„Wir verlangen, dass die Taliban die Verfassung nicht in Frage stellen“

Daud Rawosh (Volkspartei): Soziale Gerechtigkeit und der Kampf gegen ethnische Zersplitterung sind zentrale Ziele **

Es gibt Streit zwischen den USA und der afghanischen Regierung wegen der Verhandlungen mit den Taliban. Wie stehen Sie als Vorsitzender einer linken afghanischen Partei dazu?

Wir halten Gespräche mit den Taliban nur unter ganz klaren Bedingungen für sinnvoll. Dazu gehört die Respektierung der afghanischen Verfassung, was die Rechte der Frauen einschließt. Zudem müssen sie den bewaffneten Kampf aufgeben.

Befürchten Sie nach dem Abzug der NATO-Truppen einen Machtzuwachs der Taliban?

Die ausländischen Truppen ziehen nicht vollständig ab. Zudem ist mittlerweile auch eine afghanische Sicherheitsstruktur entstanden, die eine Machtübernahme der Taliban verhindern könnte. Aber selbst auf dieses schlimmste Szenario ist unsere Partei vorbereitet. Schließlich konnten wir selbst unter der Taliban-Herrschaft bis 2001 illegale Strukturen aufrechterhalten.

Wie steht Ihre Partei zur Militärintervention von 2001?

Wir sind prinzipiell gegen jede Besatzung. Doch 2001 gab es für uns nur die Alternative, weiter unter dem besonders reaktionären, mittelalterlichen Taliban-Regime zu leben oder es durch die Intervention loszuwerden. Zudem darf nicht übersehen werden, dass in dieser Zeit Afghanistan zum Aufmarschgebiet von Al Qaida und anderen islamistischen Gruppen geworden war. Deshalb lehnen wir nicht die Intervention ab. Wir protestieren aber gegen jegliche Menschenrechtsverletzungen durch die NATO-Truppen in unserem Land.

Afghanische Frauenorganisationen sehen nicht nur in den Taliban, sondern auch in den Warlords ein Problem.

Wir teilen diese Einschätzung völlig. Der Einfluss islamistischer Herrscher ist ein großes Hindernis bei der Durchsetzung von Demokratie und Frauenrechten.

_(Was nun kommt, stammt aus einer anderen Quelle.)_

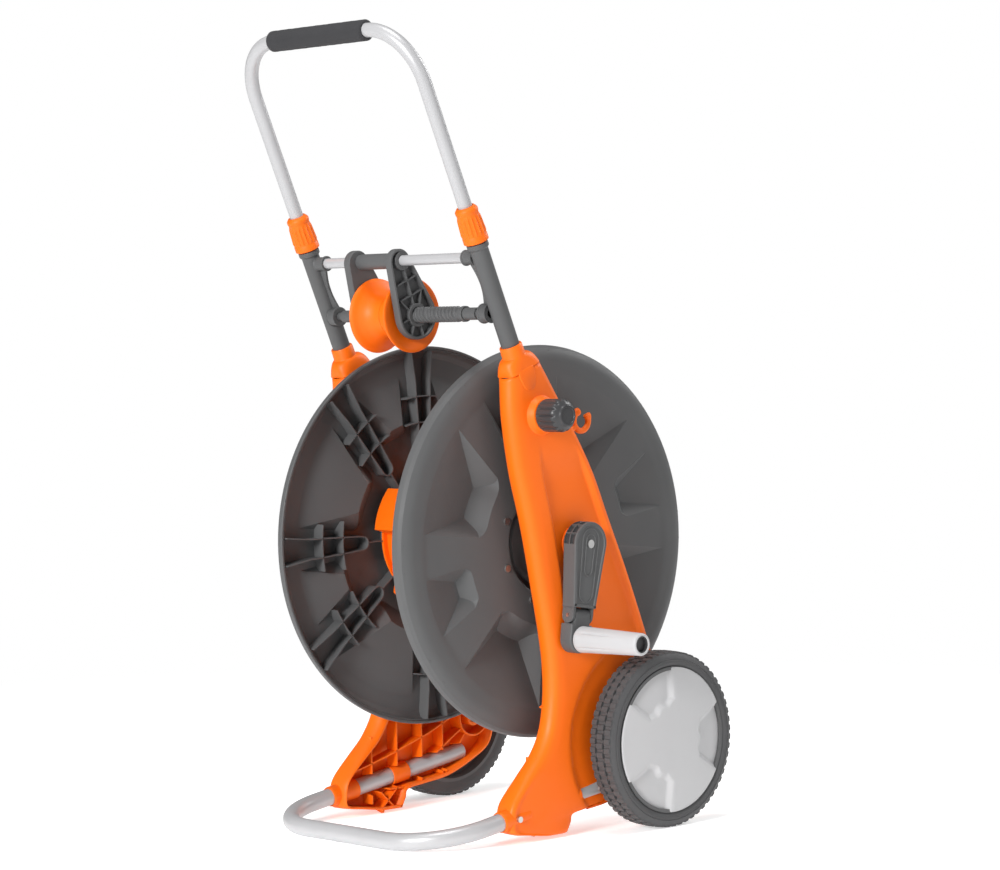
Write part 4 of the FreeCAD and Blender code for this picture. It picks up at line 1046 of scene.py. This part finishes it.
def racetrack_rim(low, high, half):
    """A thin raised rim round a racetrack: two half circles joined by straight sides."""
    turn = np.linspace(0, math.pi, 15)
    bottom = np.column_stack([half * 0.85 * np.cos(turn), high + half * 0.85 * np.sin(turn)])
    top = np.column_stack([-half * np.cos(turn), low - half * np.sin(turn)])
    path = np.vstack([bottom, top])
    section = []
    for x, shift in ((18, -1), (19.7, -0.6), (19.7, 0.6), (18, 1)):
        section.append(crank_origin + x * X_AXIS + path[:, :1] * CRANK_ACROSS + path[:, 1:] * CRANK_DOWN
                       + set_in(path, np.full(len(path), shift)))
    return np.stack(section, axis=1)


def add_fork(piece, near, far, outer):
    """The knuckles of the fold: discs about the fold's axis with a block behind each."""
    knuckle = 9
    hinge = crank_origin + knuckle * X_AXIS + FOLD_AT * CRANK_DOWN
    sides = ((near, far), (-far, -near)) if outer else ((-near, near),)
    for start, stop in sides:
        disc = [(start, 0), (start, knuckle - 0.6), (start + 0.6, knuckle), (stop - 0.6, knuckle),
                (stop, knuckle - 0.6), (stop, 0)]
        piece.lathe(disc, hinge, CRANK_ACROSS, columns=48, closed=False)
        reach = (-knuckle - 2, 0) if outer else (0, knuckle + 2)
        block = [(start + 0.3, FOLD_AT + reach[0]), (stop - 0.3, FOLD_AT + reach[0]),
                 (stop - 0.3, FOLD_AT + reach[1]), (start + 0.3, FOLD_AT + reach[1])]
        levels = [(0.2, 0), (2 * knuckle - 0.2, 0)]
        piece.tube(upright(block, levels, CRANK_ACROSS, CRANK_DOWN, crank_origin))


def make_crank_tip():
    """The folding end: a block with a half round foot, its face edge rounded."""
    half = 16
    bend = np.linspace(0, math.pi, 25)
    foot = np.column_stack([half * np.cos(bend), CRANK_LENGTH + half * np.sin(bend)])
    top = FOLD_AT + 9.6
    outline = np.vstack([foot, [(-half, top), (half, top)]])
    outline = outline[::-1]
    levels = np.vstack([[(0, 1.0), (0.6, 0.3), (1.4, 0)], rounded_levels(2, 18, 2.2)[1:], [(18, 6)]])
    piece = Piece().tube(upright(outline, levels, CRANK_ACROSS, CRANK_DOWN, crank_origin))
    add_fork(piece, 11.6, 0, False)
    piece.finish("folding_crank_tip", "crank_end", "dark_grey_plastic", "crank_tip", crease=30)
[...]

Könnte durch die Verhandlungen mit den Taliban nicht das Gewicht dieser reaktionären Gruppierungen wachsen?

Die in der Verfassung garantierten Rechte dürfen weder durch die Taliban noch durch andere Gruppierungen infrage gestellt werden.

Wie sehen Sie die Rolle von Präsident Hamid Karsai?

Es ist bekannt, dass Karsai einem korrupten politischen System vorsteht, das in Drogenhandel verstrickt ist. Daher sind wir erklärte Gegner von Karsai. Das schließt allerdings nicht aus, dass wir einzelne Maßnahmen von Karsai unterstützen, wenn sie zur Stärkung der demokratischen Rechte beitragen.

Wie ist die von Ihnen repräsentierte Partei entstanden?

Sie ging voriges Jahr aus »Bewegungen für Demokratie« hervor, die in Afghanistan aktiv waren. Die Partei sieht sich in der historischen Tradition der Demokratischen Volkspartei Afghanistans (DVPA), die 1978 führend an der Aprilrevolution beteiligt war. Dennoch sind wir eine völlig neue Partei, die unter den aktuellen Bedingungen und auf dem Boden der afghanischen Verfassung agiert.

Wie groß ist der Zuspruch bisher?

Viele Aktivisten der DVPA sind auch in der neuen Partei aktiv. Mittlerweile ist sie in 24 der 34 Provinzen vertreten. Ein Schwerpunkt der Partei ist die Arbeit in Gewerkschaften und Frauenorganisationen. Auch der Vorsitzende des afghanischen Handwerksverbandes ist Mitglied unsere Partei.

Welche zentralen Ziele verfolgt Ihre Partei?

Wir kämpfen um soziale Gerechtigkeit und lehnen die ethnische Spaltung ab. Die meisten Parteien in Afghanistan sind nur in einer bestimmten Ethnie verankert, was zur Zersplitterung des Landes führt. Wir hingegen haben eine gesamtgesellschaftliche Perspektive und kämpfen für egalitäre Verhältnisse.